- Rows from a 3D modeling dataset
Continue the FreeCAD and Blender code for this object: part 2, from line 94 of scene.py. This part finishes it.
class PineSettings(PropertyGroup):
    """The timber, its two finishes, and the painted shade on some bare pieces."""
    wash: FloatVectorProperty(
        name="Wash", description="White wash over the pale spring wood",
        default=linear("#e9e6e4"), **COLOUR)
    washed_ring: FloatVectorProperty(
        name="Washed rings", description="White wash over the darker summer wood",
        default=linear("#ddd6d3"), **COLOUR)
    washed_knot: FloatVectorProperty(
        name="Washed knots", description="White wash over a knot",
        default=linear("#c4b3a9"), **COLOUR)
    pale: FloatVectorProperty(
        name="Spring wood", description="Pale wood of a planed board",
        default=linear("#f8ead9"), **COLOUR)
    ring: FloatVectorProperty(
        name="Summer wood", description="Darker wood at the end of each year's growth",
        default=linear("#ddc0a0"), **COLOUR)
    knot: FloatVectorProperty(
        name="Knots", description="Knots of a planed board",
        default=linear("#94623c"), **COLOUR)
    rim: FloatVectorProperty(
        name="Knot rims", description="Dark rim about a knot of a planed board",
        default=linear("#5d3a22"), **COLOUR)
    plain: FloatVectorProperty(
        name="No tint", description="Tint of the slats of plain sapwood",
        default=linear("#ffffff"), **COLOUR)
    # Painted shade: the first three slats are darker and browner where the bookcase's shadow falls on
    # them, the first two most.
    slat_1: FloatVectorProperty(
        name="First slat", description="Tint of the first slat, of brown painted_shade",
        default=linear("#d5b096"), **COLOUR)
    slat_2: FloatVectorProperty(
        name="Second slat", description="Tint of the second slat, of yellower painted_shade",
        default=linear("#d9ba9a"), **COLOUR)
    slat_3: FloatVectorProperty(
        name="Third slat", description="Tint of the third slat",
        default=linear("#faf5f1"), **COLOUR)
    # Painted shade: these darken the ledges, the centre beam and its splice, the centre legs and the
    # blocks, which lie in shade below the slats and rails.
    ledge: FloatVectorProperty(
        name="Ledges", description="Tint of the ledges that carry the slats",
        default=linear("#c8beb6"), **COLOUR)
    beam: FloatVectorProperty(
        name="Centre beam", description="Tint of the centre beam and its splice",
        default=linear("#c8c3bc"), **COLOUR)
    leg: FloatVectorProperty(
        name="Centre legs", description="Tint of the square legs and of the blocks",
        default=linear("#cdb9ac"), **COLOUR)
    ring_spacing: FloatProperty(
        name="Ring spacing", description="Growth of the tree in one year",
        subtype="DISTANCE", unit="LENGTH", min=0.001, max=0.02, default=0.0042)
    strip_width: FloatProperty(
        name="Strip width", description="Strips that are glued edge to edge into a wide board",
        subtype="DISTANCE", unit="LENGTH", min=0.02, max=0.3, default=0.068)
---
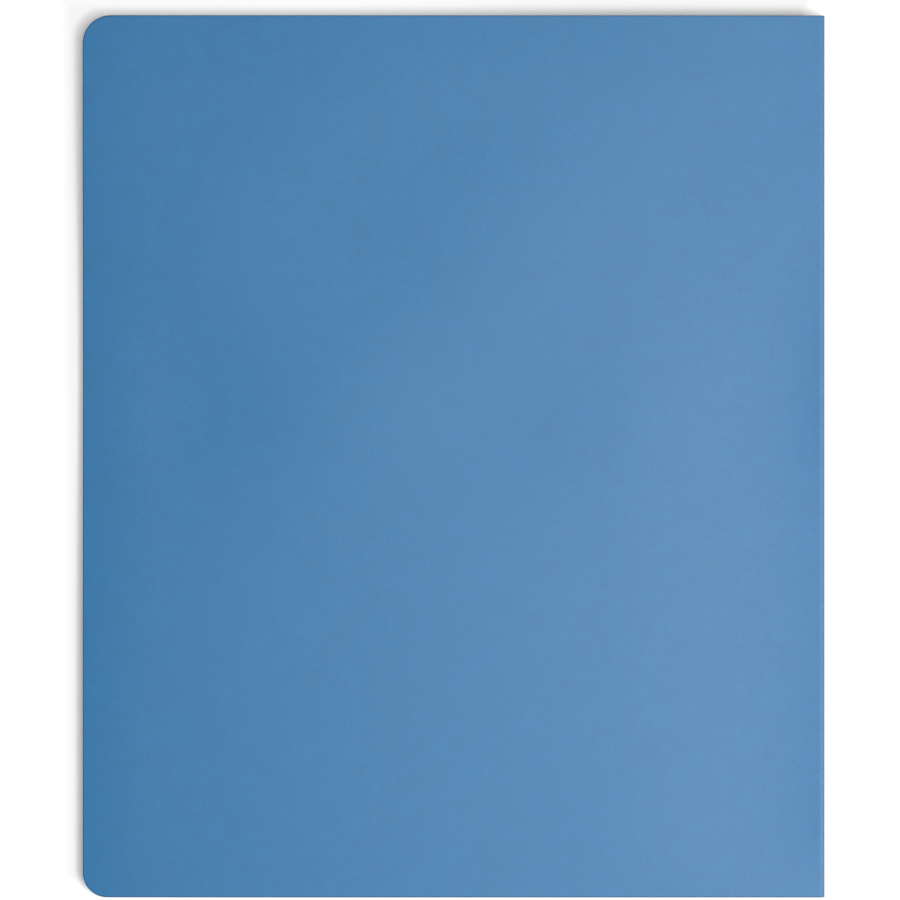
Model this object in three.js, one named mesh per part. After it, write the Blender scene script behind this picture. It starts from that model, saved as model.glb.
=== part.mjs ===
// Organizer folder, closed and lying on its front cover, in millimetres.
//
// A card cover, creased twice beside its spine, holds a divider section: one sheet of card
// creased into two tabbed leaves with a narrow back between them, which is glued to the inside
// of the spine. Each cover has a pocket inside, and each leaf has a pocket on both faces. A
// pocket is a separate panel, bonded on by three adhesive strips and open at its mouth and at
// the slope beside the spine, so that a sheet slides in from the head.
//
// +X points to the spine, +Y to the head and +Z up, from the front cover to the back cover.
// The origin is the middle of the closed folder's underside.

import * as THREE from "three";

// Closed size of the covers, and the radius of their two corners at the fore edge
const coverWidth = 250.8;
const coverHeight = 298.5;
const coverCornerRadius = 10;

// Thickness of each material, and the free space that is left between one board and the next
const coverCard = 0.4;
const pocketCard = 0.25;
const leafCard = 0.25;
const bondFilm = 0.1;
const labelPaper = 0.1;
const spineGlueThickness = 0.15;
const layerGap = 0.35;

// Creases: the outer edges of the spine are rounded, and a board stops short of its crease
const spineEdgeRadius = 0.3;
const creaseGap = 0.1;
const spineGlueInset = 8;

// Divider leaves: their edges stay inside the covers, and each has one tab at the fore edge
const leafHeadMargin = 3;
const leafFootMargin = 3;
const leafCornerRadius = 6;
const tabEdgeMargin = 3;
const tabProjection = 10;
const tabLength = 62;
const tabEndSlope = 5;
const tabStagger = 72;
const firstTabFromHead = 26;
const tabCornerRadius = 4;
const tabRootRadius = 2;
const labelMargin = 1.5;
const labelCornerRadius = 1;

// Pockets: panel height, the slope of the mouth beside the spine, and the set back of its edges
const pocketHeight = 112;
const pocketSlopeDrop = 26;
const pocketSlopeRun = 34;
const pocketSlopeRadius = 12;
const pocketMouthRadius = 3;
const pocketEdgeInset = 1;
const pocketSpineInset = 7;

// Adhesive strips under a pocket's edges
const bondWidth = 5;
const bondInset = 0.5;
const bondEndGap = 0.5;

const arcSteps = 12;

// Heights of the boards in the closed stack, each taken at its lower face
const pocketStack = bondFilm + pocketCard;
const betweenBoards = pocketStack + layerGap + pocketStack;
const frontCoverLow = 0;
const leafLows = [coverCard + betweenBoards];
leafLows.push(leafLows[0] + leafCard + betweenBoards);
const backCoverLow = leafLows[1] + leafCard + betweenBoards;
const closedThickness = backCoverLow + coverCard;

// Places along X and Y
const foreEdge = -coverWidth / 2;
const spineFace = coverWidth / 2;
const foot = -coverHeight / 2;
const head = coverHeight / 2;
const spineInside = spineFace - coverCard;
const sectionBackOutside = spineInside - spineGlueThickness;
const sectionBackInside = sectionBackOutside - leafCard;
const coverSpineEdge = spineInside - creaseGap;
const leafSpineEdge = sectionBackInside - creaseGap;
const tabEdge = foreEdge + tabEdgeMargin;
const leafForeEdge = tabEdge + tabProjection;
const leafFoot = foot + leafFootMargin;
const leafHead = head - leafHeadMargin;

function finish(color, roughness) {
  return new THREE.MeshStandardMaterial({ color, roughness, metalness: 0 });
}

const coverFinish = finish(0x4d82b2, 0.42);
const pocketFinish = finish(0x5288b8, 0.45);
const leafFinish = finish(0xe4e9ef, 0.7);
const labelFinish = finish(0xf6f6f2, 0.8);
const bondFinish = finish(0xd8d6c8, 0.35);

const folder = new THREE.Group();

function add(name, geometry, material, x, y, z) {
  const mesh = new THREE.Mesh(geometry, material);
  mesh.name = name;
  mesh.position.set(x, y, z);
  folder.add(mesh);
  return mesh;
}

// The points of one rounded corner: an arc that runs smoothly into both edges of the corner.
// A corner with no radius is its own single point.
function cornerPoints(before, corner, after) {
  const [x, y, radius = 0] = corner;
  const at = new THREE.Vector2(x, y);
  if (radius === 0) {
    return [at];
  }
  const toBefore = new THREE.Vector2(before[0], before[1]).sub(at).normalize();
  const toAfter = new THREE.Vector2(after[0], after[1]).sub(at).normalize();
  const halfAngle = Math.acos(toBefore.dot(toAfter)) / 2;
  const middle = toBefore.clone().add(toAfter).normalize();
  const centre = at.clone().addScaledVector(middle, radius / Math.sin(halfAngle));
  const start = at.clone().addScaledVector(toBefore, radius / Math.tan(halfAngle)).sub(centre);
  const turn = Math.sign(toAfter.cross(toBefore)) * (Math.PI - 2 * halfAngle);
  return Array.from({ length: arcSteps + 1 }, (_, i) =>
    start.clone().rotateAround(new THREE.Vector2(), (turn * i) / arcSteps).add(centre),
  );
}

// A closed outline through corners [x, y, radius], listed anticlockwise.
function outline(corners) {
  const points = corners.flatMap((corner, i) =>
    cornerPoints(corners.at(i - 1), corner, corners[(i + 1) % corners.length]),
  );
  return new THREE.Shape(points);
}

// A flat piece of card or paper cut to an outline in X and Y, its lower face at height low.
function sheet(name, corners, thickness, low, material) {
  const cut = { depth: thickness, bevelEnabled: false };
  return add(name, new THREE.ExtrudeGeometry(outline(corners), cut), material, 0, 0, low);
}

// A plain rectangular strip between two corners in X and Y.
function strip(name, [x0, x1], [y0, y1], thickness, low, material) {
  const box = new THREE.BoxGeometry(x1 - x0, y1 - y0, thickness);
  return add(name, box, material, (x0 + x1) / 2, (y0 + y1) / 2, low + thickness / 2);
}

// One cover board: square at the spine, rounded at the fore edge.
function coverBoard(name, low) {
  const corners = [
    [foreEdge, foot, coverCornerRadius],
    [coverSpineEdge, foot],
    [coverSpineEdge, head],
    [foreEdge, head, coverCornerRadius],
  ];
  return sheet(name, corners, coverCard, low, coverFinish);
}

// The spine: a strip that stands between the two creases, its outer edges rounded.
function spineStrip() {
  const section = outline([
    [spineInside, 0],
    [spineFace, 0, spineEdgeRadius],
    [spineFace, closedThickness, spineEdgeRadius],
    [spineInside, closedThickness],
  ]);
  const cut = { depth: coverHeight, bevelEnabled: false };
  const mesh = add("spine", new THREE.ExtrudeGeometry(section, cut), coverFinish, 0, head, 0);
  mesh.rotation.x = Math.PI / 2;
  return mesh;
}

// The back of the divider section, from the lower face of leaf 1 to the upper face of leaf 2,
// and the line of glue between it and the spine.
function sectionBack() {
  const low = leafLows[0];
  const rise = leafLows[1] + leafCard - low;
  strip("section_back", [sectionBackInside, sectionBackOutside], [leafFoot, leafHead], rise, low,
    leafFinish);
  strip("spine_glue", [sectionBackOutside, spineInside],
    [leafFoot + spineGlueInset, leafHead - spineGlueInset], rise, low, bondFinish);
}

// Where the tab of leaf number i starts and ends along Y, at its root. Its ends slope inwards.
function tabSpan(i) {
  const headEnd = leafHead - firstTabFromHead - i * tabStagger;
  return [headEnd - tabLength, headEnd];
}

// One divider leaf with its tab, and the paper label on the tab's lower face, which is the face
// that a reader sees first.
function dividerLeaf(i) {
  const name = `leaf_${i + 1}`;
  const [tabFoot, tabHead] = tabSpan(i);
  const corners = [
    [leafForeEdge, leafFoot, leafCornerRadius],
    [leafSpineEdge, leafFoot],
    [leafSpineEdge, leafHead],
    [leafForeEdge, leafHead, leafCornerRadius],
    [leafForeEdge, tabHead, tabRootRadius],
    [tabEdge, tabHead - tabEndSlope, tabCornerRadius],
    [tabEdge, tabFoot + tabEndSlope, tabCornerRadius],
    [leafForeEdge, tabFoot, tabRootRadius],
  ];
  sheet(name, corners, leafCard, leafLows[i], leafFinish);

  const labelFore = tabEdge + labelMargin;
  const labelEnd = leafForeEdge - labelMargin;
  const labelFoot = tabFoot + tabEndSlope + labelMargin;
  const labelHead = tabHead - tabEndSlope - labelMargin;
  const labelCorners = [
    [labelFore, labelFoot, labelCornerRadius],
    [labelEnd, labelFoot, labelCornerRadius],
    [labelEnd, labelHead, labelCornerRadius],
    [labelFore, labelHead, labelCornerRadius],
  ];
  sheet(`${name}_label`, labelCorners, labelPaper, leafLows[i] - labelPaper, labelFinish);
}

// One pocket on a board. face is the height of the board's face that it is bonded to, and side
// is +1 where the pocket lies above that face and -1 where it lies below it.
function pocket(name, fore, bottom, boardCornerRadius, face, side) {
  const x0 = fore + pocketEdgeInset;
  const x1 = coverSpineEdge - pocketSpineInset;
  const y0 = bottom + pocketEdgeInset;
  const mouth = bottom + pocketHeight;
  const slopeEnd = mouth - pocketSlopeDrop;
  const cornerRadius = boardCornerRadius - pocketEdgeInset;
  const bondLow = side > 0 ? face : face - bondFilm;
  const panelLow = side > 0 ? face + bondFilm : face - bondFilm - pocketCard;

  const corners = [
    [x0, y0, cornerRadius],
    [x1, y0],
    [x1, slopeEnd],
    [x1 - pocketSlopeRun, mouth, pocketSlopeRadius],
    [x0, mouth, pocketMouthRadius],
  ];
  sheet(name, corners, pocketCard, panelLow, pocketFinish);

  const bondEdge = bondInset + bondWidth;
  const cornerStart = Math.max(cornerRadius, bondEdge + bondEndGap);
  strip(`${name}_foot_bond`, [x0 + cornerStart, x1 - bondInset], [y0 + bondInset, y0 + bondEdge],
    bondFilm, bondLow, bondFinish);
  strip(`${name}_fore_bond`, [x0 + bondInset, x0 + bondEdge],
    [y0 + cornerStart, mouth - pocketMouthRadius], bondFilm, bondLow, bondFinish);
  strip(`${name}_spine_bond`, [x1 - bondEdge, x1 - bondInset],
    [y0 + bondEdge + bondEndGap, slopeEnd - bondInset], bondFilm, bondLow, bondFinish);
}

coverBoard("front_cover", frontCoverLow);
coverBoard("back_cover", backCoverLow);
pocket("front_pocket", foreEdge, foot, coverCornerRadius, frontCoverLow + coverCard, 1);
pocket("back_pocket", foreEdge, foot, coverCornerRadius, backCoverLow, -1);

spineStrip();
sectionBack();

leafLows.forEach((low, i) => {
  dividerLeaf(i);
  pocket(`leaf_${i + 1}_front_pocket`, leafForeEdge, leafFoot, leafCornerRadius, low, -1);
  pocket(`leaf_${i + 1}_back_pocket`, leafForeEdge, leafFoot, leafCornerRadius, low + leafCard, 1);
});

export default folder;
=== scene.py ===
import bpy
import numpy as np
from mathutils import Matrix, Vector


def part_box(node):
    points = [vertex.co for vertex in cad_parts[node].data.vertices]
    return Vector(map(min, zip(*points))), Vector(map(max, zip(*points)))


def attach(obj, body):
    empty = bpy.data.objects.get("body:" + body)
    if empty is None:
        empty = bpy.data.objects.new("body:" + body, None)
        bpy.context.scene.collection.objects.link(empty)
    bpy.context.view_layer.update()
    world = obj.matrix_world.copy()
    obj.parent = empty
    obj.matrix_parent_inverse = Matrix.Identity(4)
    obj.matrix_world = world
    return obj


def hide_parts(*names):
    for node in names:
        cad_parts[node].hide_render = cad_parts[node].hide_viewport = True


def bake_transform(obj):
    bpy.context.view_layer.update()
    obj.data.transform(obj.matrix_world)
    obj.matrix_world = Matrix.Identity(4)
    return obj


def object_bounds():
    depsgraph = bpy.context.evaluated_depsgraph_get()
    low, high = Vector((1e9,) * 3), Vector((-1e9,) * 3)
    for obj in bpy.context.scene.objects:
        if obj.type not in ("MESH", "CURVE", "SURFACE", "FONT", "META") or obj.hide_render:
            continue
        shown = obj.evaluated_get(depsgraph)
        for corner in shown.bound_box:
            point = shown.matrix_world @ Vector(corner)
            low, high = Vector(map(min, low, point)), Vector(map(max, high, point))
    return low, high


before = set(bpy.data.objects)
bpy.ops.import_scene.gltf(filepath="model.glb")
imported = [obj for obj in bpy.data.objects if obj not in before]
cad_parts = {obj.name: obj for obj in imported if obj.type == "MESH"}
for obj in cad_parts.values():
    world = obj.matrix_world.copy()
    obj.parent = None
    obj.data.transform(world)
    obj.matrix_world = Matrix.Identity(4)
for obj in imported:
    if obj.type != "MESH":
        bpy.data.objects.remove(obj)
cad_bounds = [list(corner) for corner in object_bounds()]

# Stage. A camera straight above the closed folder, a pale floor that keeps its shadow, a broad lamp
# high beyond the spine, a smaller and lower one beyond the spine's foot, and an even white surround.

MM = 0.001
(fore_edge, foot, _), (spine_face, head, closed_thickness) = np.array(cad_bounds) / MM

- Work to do
In the listing above, find the line containing "leafLows.forEach((low, i) =>" and the line containing "if obj.type not", then repeat those two lines and everything between them exactly.

- Complete response
leafLows.forEach((low, i) => {
  dividerLeaf(i);
  pocket(`leaf_${i + 1}_front_pocket`, leafForeEdge, leafFoot, leafCornerRadius, low, -1);
  pocket(`leaf_${i + 1}_back_pocket`, leafForeEdge, leafFoot, leafCornerRadius, low + leafCard, 1);
});

export default folder;
=== scene.py ===
import bpy
import numpy as np
from mathutils import Matrix, Vector


def part_box(node):
    points = [vertex.co for vertex in cad_parts[node].data.vertices]
    return Vector(map(min, zip(*points))), Vector(map(max, zip(*points)))


def attach(obj, body):
    empty = bpy.data.objects.get("body:" + body)
    if empty is None:
        empty = bpy.data.objects.new("body:" + body, None)
        bpy.context.scene.collection.objects.link(empty)
    bpy.context.view_layer.update()
    world = obj.matrix_world.copy()
    obj.parent = empty
    obj.matrix_parent_inverse = Matrix.Identity(4)
    obj.matrix_world = world
    return obj


def hide_parts(*names):
    for node in names:
        cad_parts[node].hide_render = cad_parts[node].hide_viewport = True


def bake_transform(obj):
    bpy.context.view_layer.update()
    obj.data.transform(obj.matrix_world)
    obj.matrix_world = Matrix.Identity(4)
    return obj


def object_bounds():
    depsgraph = bpy.context.evaluated_depsgraph_get()
    low, high = Vector((1e9,) * 3), Vector((-1e9,) * 3)
    for obj in bpy.context.scene.objects:
        if obj.type not in ("MESH", "CURVE", "SURFACE", "FONT", "META") or obj.hide_render:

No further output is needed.